WHAT THE EXERCISE ASKS
Repeat the full listing, word for word.

───

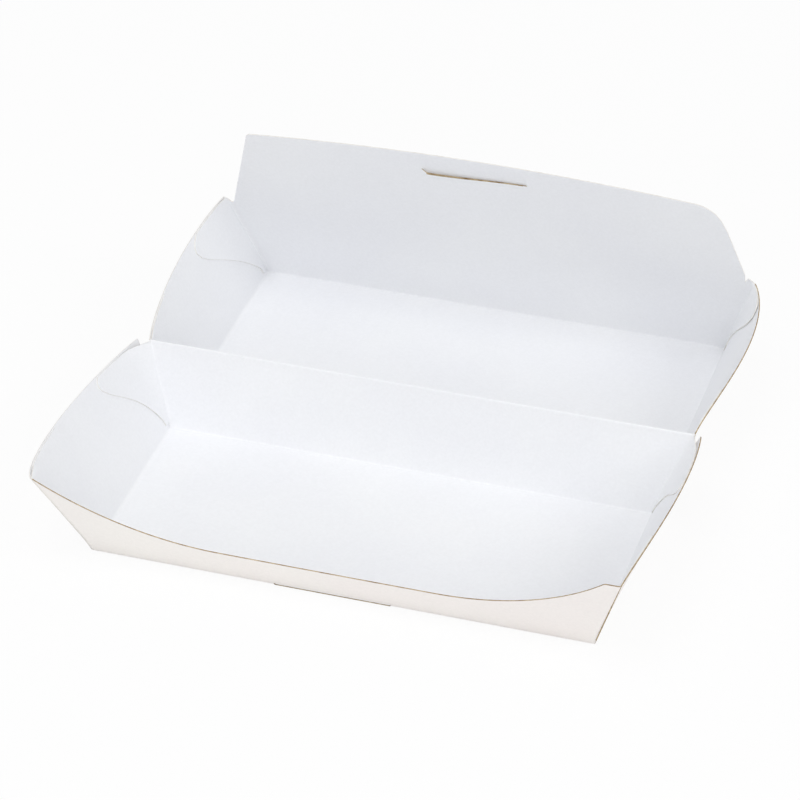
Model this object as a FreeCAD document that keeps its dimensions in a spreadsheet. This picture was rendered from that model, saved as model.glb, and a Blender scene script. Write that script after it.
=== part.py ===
# Takeout food box: a long clamshell of white coated card, lying open and flat.
#
# The card is die-cut, folded and glued into two trays that share one long fold.
# The base tray lies in front (towards -Y) and the lid tray behind it (+Y), both
# floors down, so the hinge fold stands up as a ridge between them.
# Frame: millimetres, +Z up, X along the hinge. The origin is the middle of the
# underside of the base tray's floor.
import FreeCAD, Part
import os
import sys

doc = FreeCAD.newDocument("TakeoutFoodBox")

# ---------------------------------------------------------------- driving sizes
SIZES = [
    # the card
    ("board_thickness", 0.45, "card, one layer"),
    ("fold_radius", 0.95, "outside radius of every fold"),
    ("floor_length", 200.0, "both floors, along the hinge"),
    ("end_lean", 17.7, "end walls, degrees out from upright"),
    # the hinge
    ("hinge_height", 34.0, "hinge fold above the floors"),
    ("hinge_wall_lean", 16.1, "both walls at the hinge, degrees out"),
    ("rim_clearance", 0.25, "each rim stops short of the shutting plane"),
    ("base_end_bow", 5.5, "base end walls bow out in the middle, at the hinge height"),
    ("lid_end_bow", 4.5, "lid end walls bow out in the middle, at the hinge height"),
    # the base tray
    ("base_width", 87.0, "base floor, front to back"),
    ("front_rise", 44.0, "front corners above the floor"),
    ("front_lean", 24.2, "front wall, degrees out from upright"),
    ("dip_height", 15.5, "low middle of the front rim"),
    ("dip_flat", 86.0, "straight part of the low rim"),
    ("dip_radius", 95.0, "curves from the low rim to the corners"),
    ("slit_length", 47.0, "lock slit along the front bottom fold"),
    ("slit_height", 1.6, "lock slit up the front wall"),
    ("slit_in_floor", 0.5, "lock slit into the floor"),
    ("lock_offset", -3.0, "front dip, lock slit and tongue, off the middle in X"),
    # the lid tray
    ("roof_width", 102.4, "lid floor, hinge to front"),
    ("lid_rise", 42.6, "rim corners of the lid above its floor"),
    ("panel_lean", 16.7, "lid front panel, degrees in from upright"),
    ("flap_rise", 82.2, "corners of the tuck flap above the lid floor"),
    ("flap_half_width", 99.0, "tuck flap at its free corners"),
    ("flap_crest", 5.2, "bow of the flap's free edge"),
    ("flap_corner_radius", 12.0, "rounded free corners of the flap"),
    ("notch_width", 4.0, "step from the rim corner to the flap"),
    ("tongue_width", 45.0, "tongue, along X"),
    ("tongue_length", 6.0, "tongue, root to free edge"),
    ("tongue_setback", 13.0, "tongue's free edge down from the crest"),
    ("tongue_radius", 4.0, "rounded corners of the tongue"),
    ("cut_width", 0.5, "opened die cut round the tongue"),
    # the glue flaps folded in from the long walls
    ("glue_setback", 1.2, "glue flaps stop below the rim"),
    ("base_back_reach", 34.0, "glue flap at the hinge, base tray"),
    ("base_front_reach", 46.0, "glue flap at the front, base tray"),
    ("lid_back_reach", 38.0, "glue flap at the hinge, lid tray"),
    ("lid_front_reach", 53.0, "glue flap at the front, lid tray"),
    # how far cutting shapes run past the card
    ("overrun", 6.0, "margin of every trimming shape"),
]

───

WRITTEN RESPONSE
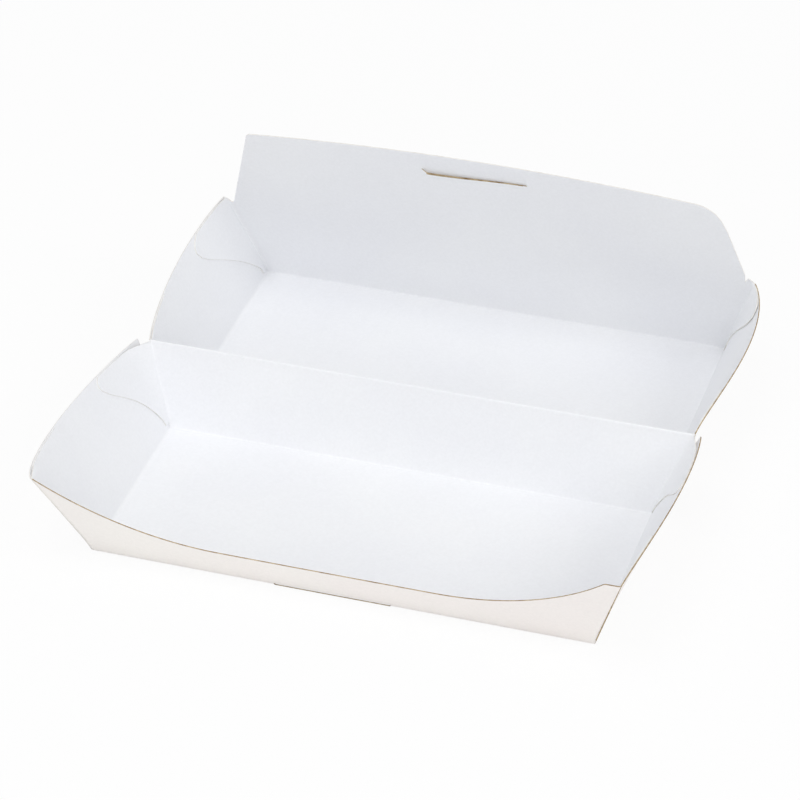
Model this object as a FreeCAD document that keeps its dimensions in a spreadsheet. This picture was rendered from that model, saved as model.glb, and a Blender scene script. Write that script after it.
=== part.py ===
# Takeout food box: a long clamshell of white coated card, lying open and flat.
#
# The card is die-cut, folded and glued into two trays that share one long fold.
# The base tray lies in front (towards -Y) and the lid tray behind it (+Y), both
# floors down, so the hinge fold stands up as a ridge between them.
# Frame: millimetres, +Z up, X along the hinge. The origin is the middle of the
# underside of the base tray's floor.
import FreeCAD, Part
import os
import sys

doc = FreeCAD.newDocument("TakeoutFoodBox")

# ---------------------------------------------------------------- driving sizes
SIZES = [
    # the card
    ("board_thickness", 0.45, "card, one layer"),
    ("fold_radius", 0.95, "outside radius of every fold"),
    ("floor_length", 200.0, "both floors, along the hinge"),
    ("end_lean", 17.7, "end walls, degrees out from upright"),
    # the hinge
    ("hinge_height", 34.0, "hinge fold above the floors"),
    ("hinge_wall_lean", 16.1, "both walls at the hinge, degrees out"),
    ("rim_clearance", 0.25, "each rim stops short of the shutting plane"),
    ("base_end_bow", 5.5, "base end walls bow out in the middle, at the hinge height"),
    ("lid_end_bow", 4.5, "lid end walls bow out in the middle, at the hinge height"),
    # the base tray
    ("base_width", 87.0, "base floor, front to back"),
    ("front_rise", 44.0, "front corners above the floor"),
    ("front_lean", 24.2, "front wall, degrees out from upright"),
    ("dip_height", 15.5, "low middle of the front rim"),
    ("dip_flat", 86.0, "straight part of the low rim"),
    ("dip_radius", 95.0, "curves from the low rim to the corners"),
    ("slit_length", 47.0, "lock slit along the front bottom fold"),
    ("slit_height", 1.6, "lock slit up the front wall"),
    ("slit_in_floor", 0.5, "lock slit into the floor"),
    ("lock_offset", -3.0, "front dip, lock slit and tongue, off the middle in X"),
    # the lid tray
    ("roof_width", 102.4, "lid floor, hinge to front"),
    ("lid_rise", 42.6, "rim corners of the lid above its floor"),
    ("panel_lean", 16.7, "lid front panel, degrees in from upright"),
    ("flap_rise", 82.2, "corners of the tuck flap above the lid floor"),
    ("flap_half_width", 99.0, "tuck flap at its free corners"),
    ("flap_crest", 5.2, "bow of the flap's free edge"),
    ("flap_corner_radius", 12.0, "rounded free corners of the flap"),
    ("notch_width", 4.0, "step from the rim corner to the flap"),
    ("tongue_width", 45.0, "tongue, along X"),
    ("tongue_length", 6.0, "tongue, root to free edge"),
    ("tongue_setback", 13.0, "tongue's free edge down from the crest"),
    ("tongue_radius", 4.0, "rounded corners of the tongue"),
    ("cut_width", 0.5, "opened die cut round the tongue"),
    # the glue flaps folded in from the long walls
    ("glue_setback", 1.2, "glue flaps stop below the rim"),
    ("base_back_reach", 34.0, "glue flap at the hinge, base tray"),
    ("base_front_reach", 46.0, "glue flap at the front, base tray"),
    ("lid_back_reach", 38.0, "glue flap at the hinge, lid tray"),
    ("lid_front_reach", 53.0, "glue flap at the front, lid tray"),
    # how far cutting shapes run past the card
    ("overrun", 6.0, "margin of every trimming shape"),
]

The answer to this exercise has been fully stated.